Op zondag is de eindbestemming eigenlijk Kaikoura, maar ik stap in Christchurch al uit. Ik wil graag met mijn eigen ogen zien wat de diverse aardbevingen daar hebben aangericht. Het is niet te beschrijven. Ik heb wel wat foto’s gemaakt, maar voelde me een beetje opgelaten om die vernielde stad ongegeneerd foto’s te maken. Vooral in het centrum zijn veel panden gewoon achtergelaten. Bureau’s, telefoons, kasten en de hele mikmak staat nog binnen, maar aan de stoflaag te zien is er al maanden niemand meer binnen geweest. Het is niet voor te stellen wat de inwoners van Christchurch mee hebben gemaakt op die bewuste dag in februari, waarbij 184 mensen het leven lieten.
Tijdens het slenteren langs de rand van het centrum stuit ik op een winkel die fototoestellen verkoopt. Omdat mijn kleine camera dus overleden is, neem ik een kijkje. De verkoopster weet me te vertellen dat de winkel pas enkele dagen weer open is gegaan. De eigenaar heeft een aantal camera’s weten te redden uit het puin van de aardbeving.
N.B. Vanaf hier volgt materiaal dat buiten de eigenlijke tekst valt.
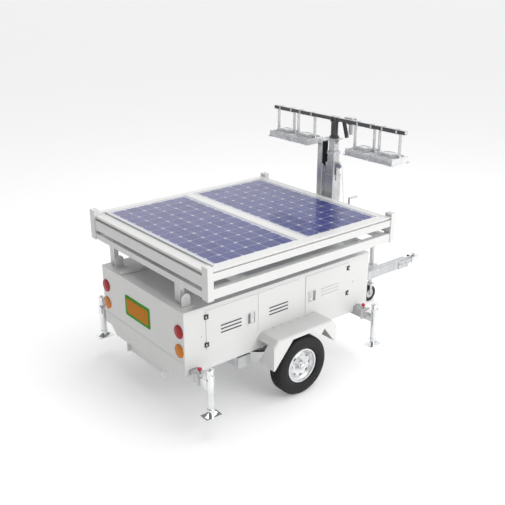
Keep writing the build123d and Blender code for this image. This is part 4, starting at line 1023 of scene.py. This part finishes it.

Deze gaan nu voor bijna half geld de deur uit. Zo’n mooie kans laat ik niet liggen. Tien minuten later en een paar honderd dollar armer stap ik de winkel uit met een schok- en waterresistent fototoestel.
Na een nachtje in Christchurch ben ik weer op de Magic Bus gestapt, waardoor ik nu toch in Kaikoura ben. Deze plaats staat bekend vanwege de grote hoeveelheid zeedieren die in de directe omgeving leeft. Je kunt hier walvissen spotten, zwemmen met zeehonden, vissen of zwemmen met dolfijnen. Dat laatste ga ik morgenochtend doen, nadat ik vanmiddag flink veel geld heb ingeleverd. Ik ben ontzettend benieuwd hoe het is. Hierbij komt mijn nieuwe camera meteen van pas.